● **Exercise objective**
The data below holds a line containing "for node in" and a line containing "# Curves, noise and meshes"; please quote exactly those two lines and every line between them, and nothing else.

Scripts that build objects
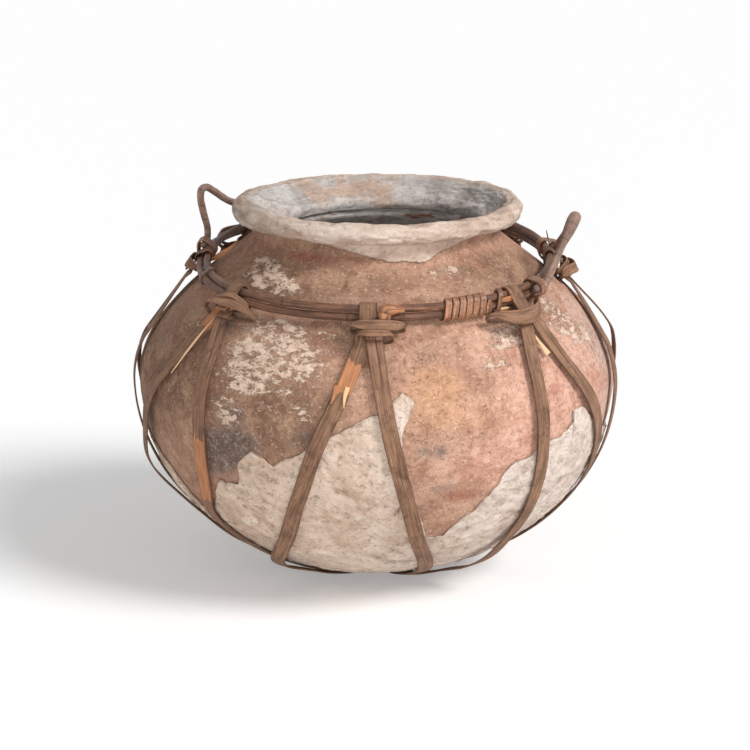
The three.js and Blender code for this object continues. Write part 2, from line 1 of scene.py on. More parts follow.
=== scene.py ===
import math
import bpy
import numpy as np
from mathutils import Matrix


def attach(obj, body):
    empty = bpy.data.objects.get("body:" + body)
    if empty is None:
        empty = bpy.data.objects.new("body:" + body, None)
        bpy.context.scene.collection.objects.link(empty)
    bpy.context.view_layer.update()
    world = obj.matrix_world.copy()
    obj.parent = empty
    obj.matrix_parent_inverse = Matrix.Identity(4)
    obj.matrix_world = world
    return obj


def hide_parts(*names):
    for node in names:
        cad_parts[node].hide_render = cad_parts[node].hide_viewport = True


# Looks of a round-bottomed terracotta jar in a carrying harness of split cane.
# Shapes are worked out in millimetres and put into the meshes in metres. Azimuths are degrees from +X
# towards +Y, and the front of the jar is at -90.
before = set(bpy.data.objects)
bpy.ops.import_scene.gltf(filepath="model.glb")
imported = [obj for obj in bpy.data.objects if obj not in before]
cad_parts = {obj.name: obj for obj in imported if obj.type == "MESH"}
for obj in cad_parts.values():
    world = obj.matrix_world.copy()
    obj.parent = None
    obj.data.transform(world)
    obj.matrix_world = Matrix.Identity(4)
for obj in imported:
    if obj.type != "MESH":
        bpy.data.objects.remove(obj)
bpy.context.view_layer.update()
toMetres = 0.001
print("frame loaded:", len(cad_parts), "nodes")


# Curves, noise and meshes

def stacked(*parts):  # arrays of matching shapes as one array of points
    return np.stack(np.broadcast_arrays(*parts), -1)


def polar(azimuth, radius, height):
    a = np.radians(azimuth)
    return stacked(radius * np.cos(a), radius * np.sin(a), height)


def unit(vectors):
    return vectors / np.maximum(np.linalg.norm(vectors, axis=-1, keepdims=True), 1e-9)


def ease(low, high, value):  # 0 below low, 1 above high, smooth between
    t = np.clip((value - low) / (high - low), 0, 1)
    return t * t * (3 - 2 * t)


def smoothAt(knots, values, at):
    # Cubic Hermite through the knots; each slope is the mean of its two chords, weighted by their lengths
    knots, values = np.asarray(knots, float), np.asarray(values, float)
    flat = values.ndim == 1
    values = values[:, None] if flat else values
    gaps = np.diff(knots)
    chords = np.diff(values, axis=0) / gaps[:, None]
    inner = (gaps[1:, None] * chords[:-1] + gaps[:-1, None] * chords[1:]) / (gaps[1:] + gaps[:-1])[:, None]
    slopes = np.concatenate([chords[:1], inner, chords[-1:]])
    i = np.clip(np.searchsorted(knots, at, "right") - 1, 0, len(gaps) - 1)
    h = gaps[i][:, None]
    t = ((at - knots[i]) / gaps[i])[:, None]
    made = ((1 + 2 * t) * (1 - t) ** 2 * values[i] + t * (1 - t) ** 2 * h * slopes[i]
            + t * t * (3 - 2 * t) * values[i + 1] + t * t * (t - 1) * h * slopes[i + 1])
    return made[:, 0] if flat else made


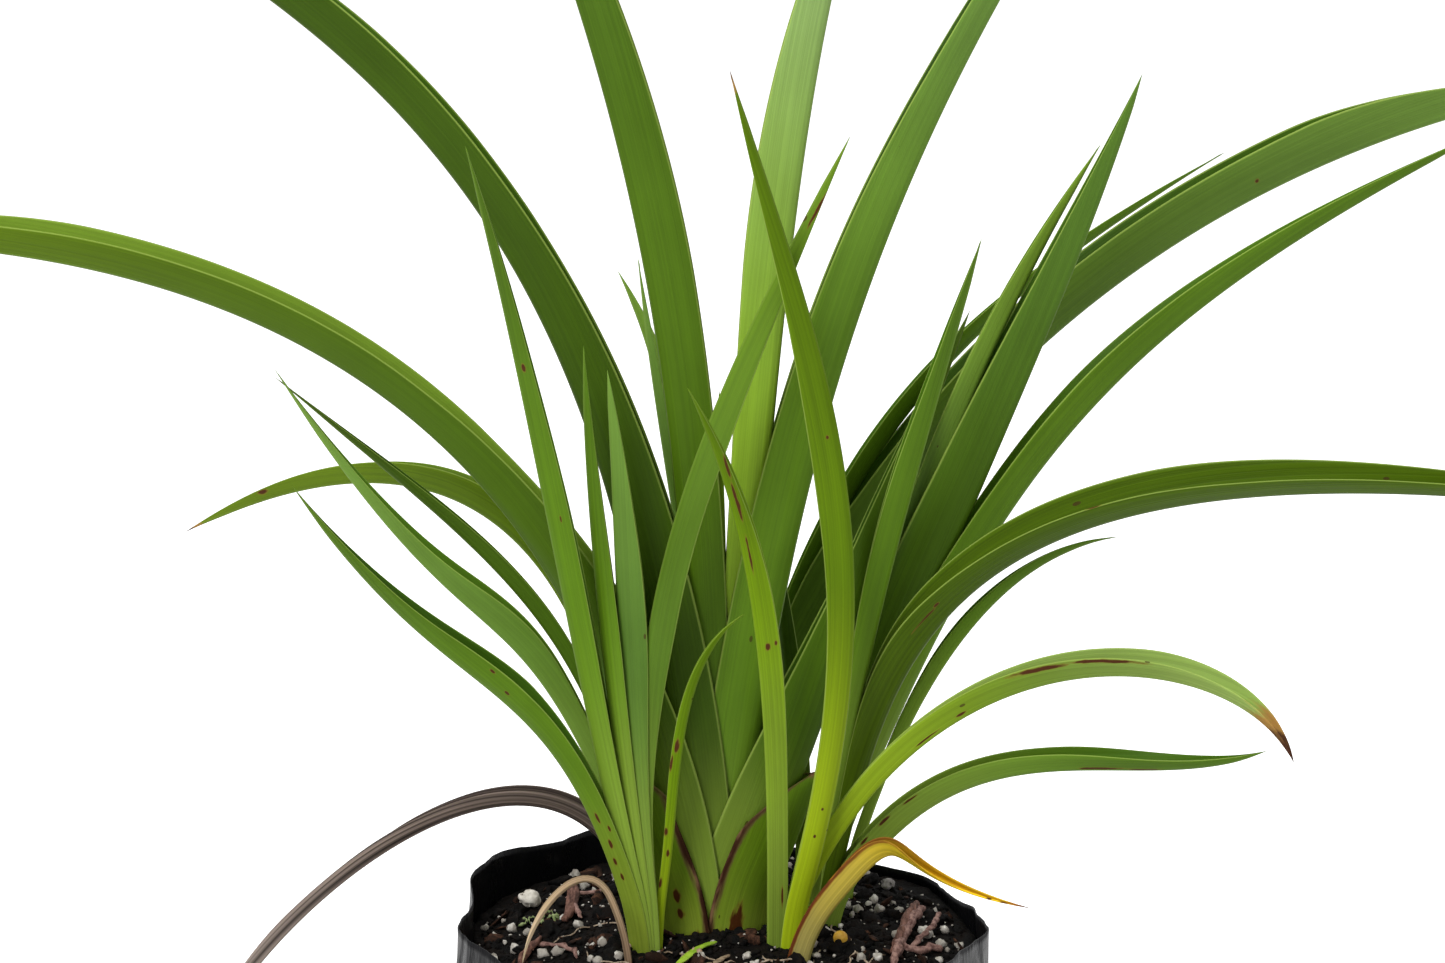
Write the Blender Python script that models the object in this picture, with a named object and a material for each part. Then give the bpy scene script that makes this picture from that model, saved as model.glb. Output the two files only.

● **Response below**
    for node in names:
        cad_parts[node].hide_render = cad_parts[node].hide_viewport = True


# Looks of a round-bottomed terracotta jar in a carrying harness of split cane.
# Shapes are worked out in millimetres and put into the meshes in metres. Azimuths are degrees from +X
# towards +Y, and the front of the jar is at -90.
before = set(bpy.data.objects)
bpy.ops.import_scene.gltf(filepath="model.glb")
imported = [obj for obj in bpy.data.objects if obj not in before]
cad_parts = {obj.name: obj for obj in imported if obj.type == "MESH"}
for obj in cad_parts.values():
    world = obj.matrix_world.copy()
    obj.parent = None
    obj.data.transform(world)
    obj.matrix_world = Matrix.Identity(4)
for obj in imported:
    if obj.type != "MESH":
        bpy.data.objects.remove(obj)
bpy.context.view_layer.update()
toMetres = 0.001
print("frame loaded:", len(cad_parts), "nodes")


# Curves, noise and meshes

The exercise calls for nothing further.